A few years ago, Horace Engdahl, the head of the award jury for the Nobel Prize, stated his low opinion of American literature and the unlikelihood of an American winning the prize any time soon. He described America as "too isolated" and "too insular," and I would agree, in a way. American literature largely deals with American issues and subjects and cherry-picks topics and characters from other countries when it needs to. But one could use that same description of American insularity and isolation for music and I think someone would be hard-pressed to find that it shows American music in a negative light. Take, for example, “Red Clay Roots,” a song devoid of instrumentation, made up entirely of Laura’s multi-tracked vocals. At times, one can almost hear the twang of a slide guitar in the background, but it isn’t actually there. That’s the whole point of Sit Resist. The listener completes the picture. By itself, the album is great.

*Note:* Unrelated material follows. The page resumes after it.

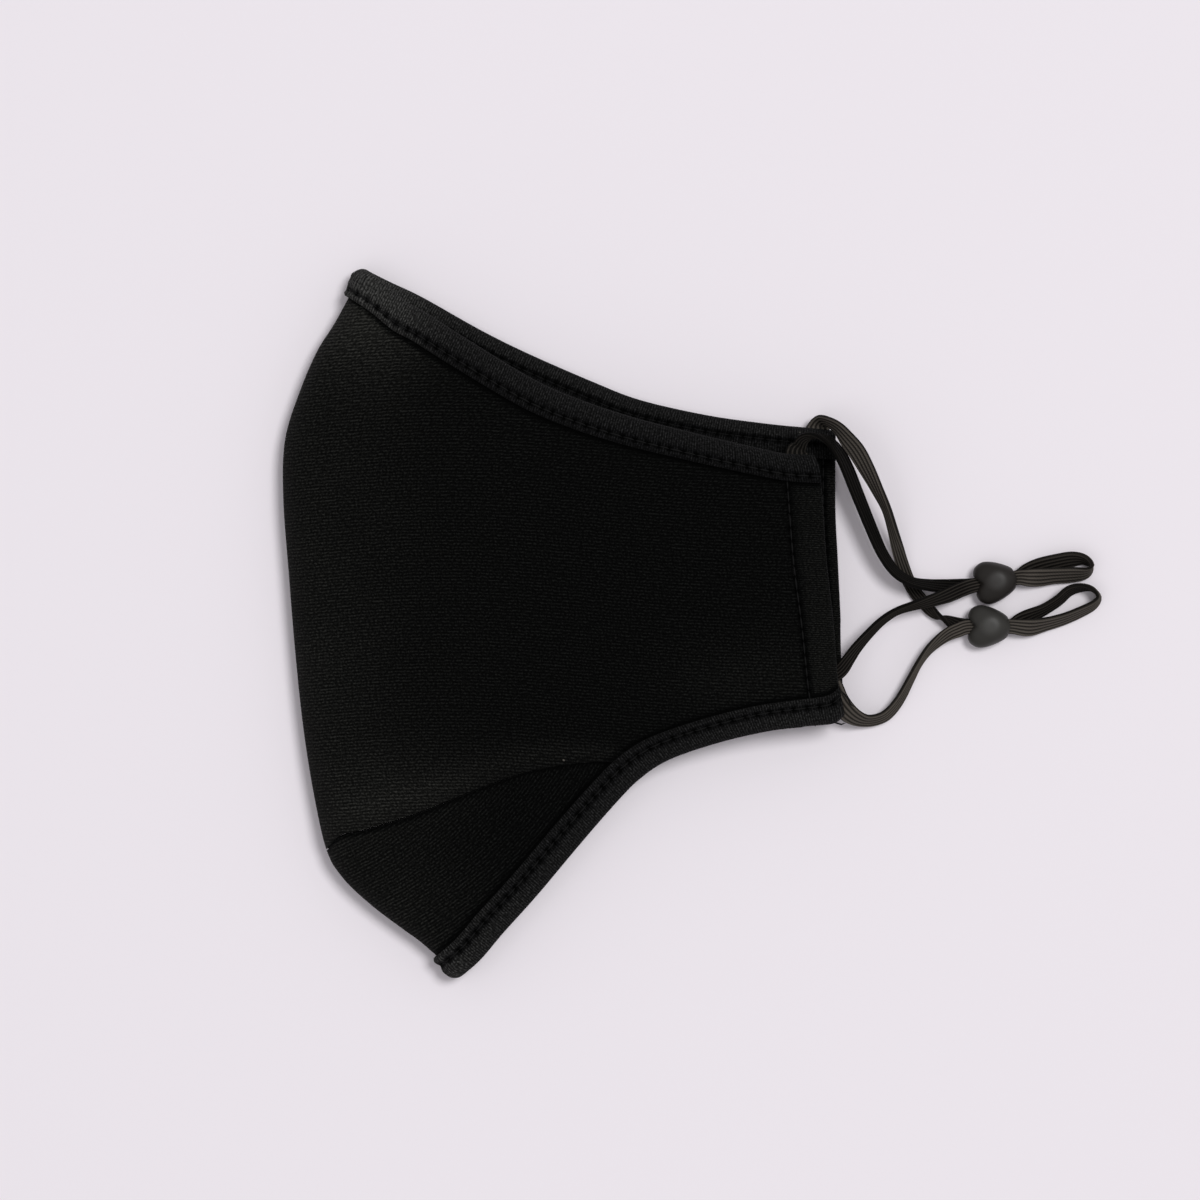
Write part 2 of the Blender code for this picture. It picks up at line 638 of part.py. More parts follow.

Combine it with a listener, with a human heart, and it becomes classic and definitive. Most American art – this album included – relies on nostalgia, because the American people don't want to be transported to an entirely different place. They want to be transported to a place that's different but not so different that they can't recognize it. American music, in particular, relies largely on the nostalgia of heartbreak. It is here that insularity has been a good thing. Would Laura Stevenson make music like "Red Clay Roots" if she had been born and raised somewhere other than America? Of course not, partly because the song is steeped entirely in Americana, but more importantly, the song, like all great art, is both a mirror and a portal. You see yourself and you see the subject of the art and sometimes they blend together. I think of Horace Engdahl, who is probably not as crotchety and elitist as the above quotes make him sound, and I wonder what he would think of a song like "Red Clay Roots" and a record like Sit Resist. I think of how these songs would look in notation form, and I can see them leaping off the page and flying through the imagination as well as the words on the pages of any novel, American or otherwise. I can see them changing lives.